Galloping through both sides of history

A GROUP of county councillors is to ask the National Army Museum in London to repatriate — if that’s the right word — the skeleton of Napoleon’s charger Marengo.

The request is based on the long-held belief that the horse was bought at a horse fair in north Cork, though the venue is uncertain — Buttevant and Bartlemy dispute the honour, though neither can establish an authentic claim.

There is another version of the story — isn’t there always — that suggests Marengo was exported to France from Egypt in 1799 and that the grey Arabian was probably bred at the famous El Naseri Stud.

The museum, like its peers, will be familiar with requests like this, as a great proportion of exhibits in British institutions originated in empire and conquest.

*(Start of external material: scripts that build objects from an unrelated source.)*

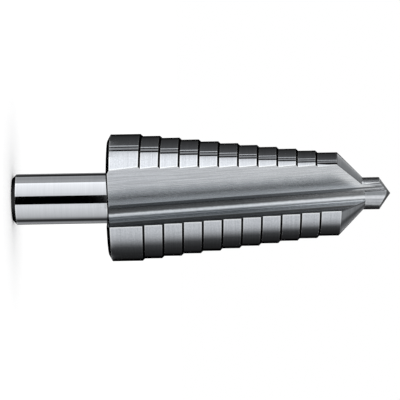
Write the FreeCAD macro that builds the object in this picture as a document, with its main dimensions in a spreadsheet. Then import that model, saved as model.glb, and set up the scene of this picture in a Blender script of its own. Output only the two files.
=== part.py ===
import FreeCAD, Part
import math
import os

import Sketcher

# Step drill with eleven diameters, a small pilot with its point, and a plain round shank.
# It is one piece of tool steel, turned and ground all over, with two straight flutes.
# It stands on the end of its shank: the origin is the centre of that end face, and +Z runs
# along the axis to the point. One flute faces -Y and the other +Y. The cutting edges are the
# borders of the flutes on the +X side at the flute that faces -Y, and on the -X side at the other.

NODE = "step_drill"
STEP_COUNT = 11
FLUTE_COUNT = 2

# Points closer than this, in millimetres, are at one place
TOUCHING = 0.001

# Lengths in millimetres, angles in degrees
SIZES = {
    # Round shank, bevelled round its end
    "shank_diameter": 12.0,
    "shank_length": 22.6,
    "shank_bevel": 1.0,
    # Steps, each smaller than the one behind it
    "largest_diameter": 30.0,
    "diameter_drop": 1.03,
    "first_step_length": 8.87,
    "step_pitch": 4.575,
    "back_bevel_depth": 1.5,
    "back_bevel_length": 0.8,
    # Bevels between the steps, measured from the axis, and how far off centre they are ground
    "shoulder_angle": 45.0,
    "relief_offset": 0.46,
    # Lead cone, pilot and point
    "lead_angle": 45.5,
    "pilot_diameter": 7.6,
    "pilot_length": 3.4,
    "point_angle": 110.0,
    # Flute: where its two faces would meet, towards its open side and across it, at the back
    # of the steps and at the point; the slope of each face; the round between them
    "root_out_back": 6.3,
    "root_side_back": 4.3,
    "root_out_point": 0.35,
    "root_side_point": 0.6,
    "back_face_angle": 35.0,
    "cutting_face_angle": 20.0,
    "root_radius": 2.0,
    # Small bevel where a flute leaves the back of the steps
    "flute_back_bevel": 0.35,
    # Gash that opens the flute along the pilot
    "gash_angle": 17.0,
    "gash_bite": 0.05,
    "gash_lap": 1.0,
    # How far a tool's outline runs clear of what it cuts
    "overrun": 0.2,
}


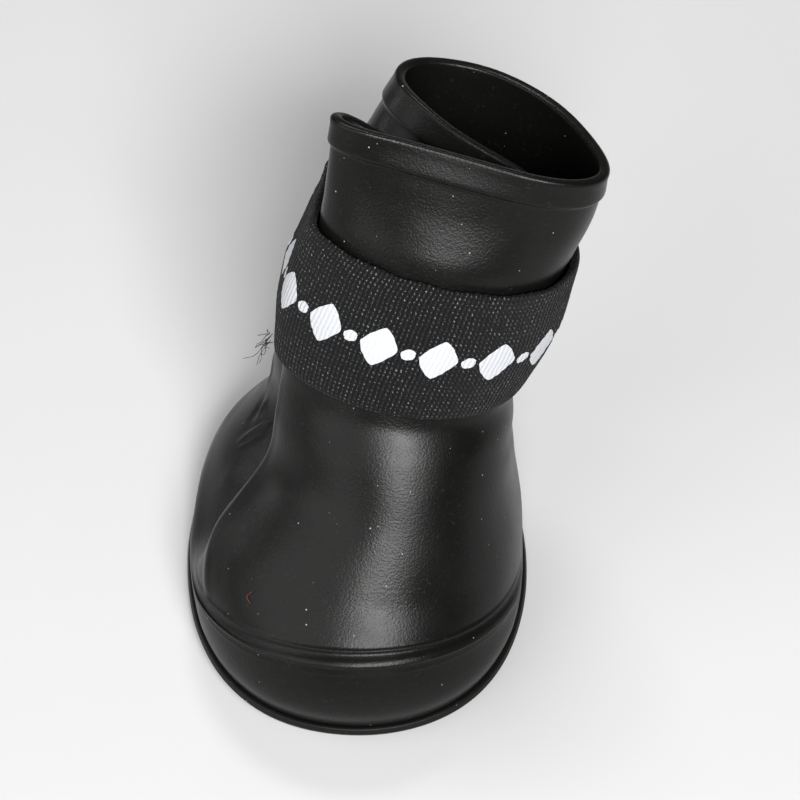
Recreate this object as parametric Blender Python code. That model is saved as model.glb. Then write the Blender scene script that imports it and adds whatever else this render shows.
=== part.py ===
"""A dog's rain boot: a moulded upper with a folded bellows on one side, a sole, an insole and a strap.

The toe points to -Y, +Z is up, the boot's left is +X. The origin is on the ground under the sole's middle.
The upper is lofted through sections. A section is a closed curve in a plane that is level at the sole and
leans back and to the side at the collar. The bellows is a Z-shaped fold in that curve, on the boot's right.
"""

import bpy
import numpy as np

# Sole and insole
SOLE_LENGTH = 0.0602
SOLE_WIDTH = 0.0496
SOLE_THICKNESS = 0.0028  # from the ground to the ledge that carries the upper
LUG_HEIGHT = 0.0011
LUG_WIDTH = 0.0028
LUG_PITCH = 0.0046
LUG_MARGIN = 0.0028  # from the sole's edge to the ends of the lugs
LUG_SINK = 0.0005  # how far a lug reaches into the plate that it is moulded to
FOREFOOT_LUGS = 6
HEEL_LUGS = 4
RAND_WIDTH = 0.0010  # ledge of the sole outside the upper
RAND_ROUND = 0.0004
TOE_SPRING = 0.0014
INSOLE_THICKNESS = 0.0010

# Upper
WALL = 0.0011
SHAFT_WIDTH = 0.0352
SHAFT_DEPTH = 0.0260
COLLAR_HEIGHT = 0.0683  # middle of the collar above the ground
COLLAR_BACK = 0.0288  # middle of the collar behind the middle of the sole
COLLAR_SIDE = 0.0158  # and to the boot's left
SHAFT_TILT = np.radians(20.0)
SIDE_LEAN = np.radians(14.0)
BAND_HEIGHT = 0.0040
BAND_STEP = 0.0005
BEAD_WIDTH = 0.0018
BEAD_STEP = 0.0008
CAP_STEP = 0.0003
PLEAT_DROP = 0.0038  # how far the inner fold hangs below the rim

# Strap
STRAP_WIDTH = 0.0215
STRAP_THICKNESS = 0.0013
STRAP_LAP = 0.0130
STRAP_END = 0.63  # where its free end lies, as a share of the way from the front round the boot's left
STRAP_LEVEL = 7.09  # row of SECTIONS at the strap's middle

GAP = 0.0003  # between pieces that touch on the real boot

# One row for each section, from the sole up. Shares of the named sizes:
# back, depth, height and side place the section, tilt leans it, hinge is how much of it ramps up to the toe,
# shaft blends sole sizes into shaft sizes, and form picks between the columns of OUTLINES.
SECTION_COLUMNS = ("back", "depth", "height", "side", "width", "tilt", "hinge", "shaft", "form")
SECTIONS = np.array([
    (0.000, 1.000, 0.000, 0.000, 1.000, 0.00, 0.40, 0.00, 0.00),
    (0.000, 1.012, 0.046, 0.000, 1.015, 0.20, 0.40, 0.00, 0.00),
    (0.054, 0.945, 0.107, 0.000, 1.017, 0.53, 0.42, 0.00, 0.00),
    (0.176, 0.950, 0.179, 0.105, 0.982, 0.67, 0.70, 0.20, 0.55),
    (0.309, 1.030, 0.277, 0.300, 0.866, 0.83, 0.90, 0.55, 0.92),
    (0.414, 1.117, 0.378, 0.343, 0.890, 0.96, 1.00, 0.85, 1.00),
    (0.506, 1.113, 0.464, 0.406, 0.898, 1.03, 1.00, 1.00, 1.40),
    (0.618, 1.126, 0.611, 0.605, 0.970, 1.01, 1.00, 1.00, 2.00),
    (0.756, 1.100, 0.753, 0.785, 0.945, 1.02, 1.00, 1.00, 2.15),
    (0.900, 1.035, 0.881, 0.925, 0.990, 1.00, 1.00, 1.00, 2.60),
    (1.000, 1.000, 1.000, 1.000, 1.000, 1.00, 1.00, 1.00, 3.00),
])

# Control points of the closed curve, from the boot's left round the front to the fold and back by the heel.
# Each form has an across and a deep column, as shares of half the width and half the depth.
# The last column is how much of PLEAT_DROP the rim has there.
OUTLINES = {
    "left side": (0.99, -0.10, 0.99, -0.10, 1.03, -0.22, 1.05, -0.52, 0.0),
    "left front": (0.92, -0.45, 0.91, -0.54, 0.88, -0.70, 0.82, -0.80, 0.0),
    "left toe": (0.73, -0.76, 0.68, -0.86, 0.56, -1.00, 0.46, -0.82, 0.0),
    "toe": (0.42, -0.95, 0.36, -1.02, 0.16, -1.10, 0.10, -0.70, 0.0),
    "toe middle": (0.06, -1.02, 0.00, -1.05, -0.24, -1.06, -0.27, -0.59, 0.0),
    "right toe": (-0.30, -0.98, -0.36, -0.95, -0.60, -0.88, -0.62, -0.49, 0.0),
    "right front": (-0.56, -0.87, -0.66, -0.74, -0.86, -0.62, -0.93, -0.44, 0.0),
    "lip front": (-0.75, -0.71, -0.86, -0.49, -1.02, -0.34, -1.10, -0.30, 0.0),
    "lip": (-0.86, -0.55, -0.945, -0.27, -1.00, -0.12, -1.04, -0.12, 0.14),
    "lip back": (-0.925, -0.41, -0.83, -0.19, -0.80, -0.20, -0.72, -0.22, 0.58),
    "return outside": (-0.96, -0.29, -0.62, -0.40, -0.48, -0.50, -0.36, -0.34, 1.00),
    "return": (-0.98, -0.18, -0.40, -0.58, -0.12, -0.72, 0.06, -0.46, 1.16),
    "return inside": (-0.99, -0.08, -0.24, -0.56, 0.26, -0.78, 0.44, -0.60, 1.14),
    "inner fold": (-0.995, 0.02, -0.34, -0.40, 0.36, -0.60, 0.54, -0.32, 1.02),
    "inner back": (-0.99, 0.12, -0.60, -0.16, 0.00, -0.46, 0.14, -0.10, 0.76),
    "rear panel inside": (-0.97, 0.26, -0.84, 0.12, -0.44, -0.26, -0.20, 0.08, 0.36),
    "rear panel": (-0.92, 0.42, -0.97, 0.38, -0.82, 0.02, -0.42, 0.34, 0.10),
    "rear turn": (-0.81, 0.60, -0.95, 0.64, -1.04, 0.32, -0.60, 0.66, 0.0),
    "right heel": (-0.63, 0.80, -0.76, 0.86, -0.94, 0.66, -0.54, 1.02, 0.0),
    "heel right": (-0.36, 0.96, -0.45, 1.01, -0.58, 0.94, -0.32, 1.20, 0.0),
    "heel middle": (0.00, 1.02, -0.04, 1.05, -0.04, 1.06, 0.10, 1.20, 0.0),
    "heel left": (0.44, 0.94, 0.42, 0.97, 0.50, 0.99, 0.46, 0.92, 0.0),
    "left heel": (0.78, 0.66, 0.80, 0.69, 0.88, 0.68, 0.73, 0.52, 0.0),
    "left rear": (0.95, 0.30, 0.98, 0.30, 1.04, 0.22, 0.92, 0.02, 0.0),
}
FORMS = 4
BEAD_ROW = 2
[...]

The old argument will be invoked — when does international loot become national heritage? Ask the Greeks who fought so hard to repatriate the Elgin Marbles, maybe?

Though the Marengo story has almost as many twists and turns as the Napoleon legends, and even if its bones eventually become a centrepiece in a north Cork museum, it recalls a very fine example of commercial flexibility. Around the time Marengo left north Cork to become Napoleon’s charger Corkman, Charles Henry Leslie opened Ballincollig’s Gunpowder Mills, where some of the gunpowder used by British forces in the Napoleonic Wars was manufactured.

A horse for Napoleon but, from the same county at the same time, ammunition for Wellington. There must be a contemporary lesson in that Tadhg an dá thaobh pragmatism.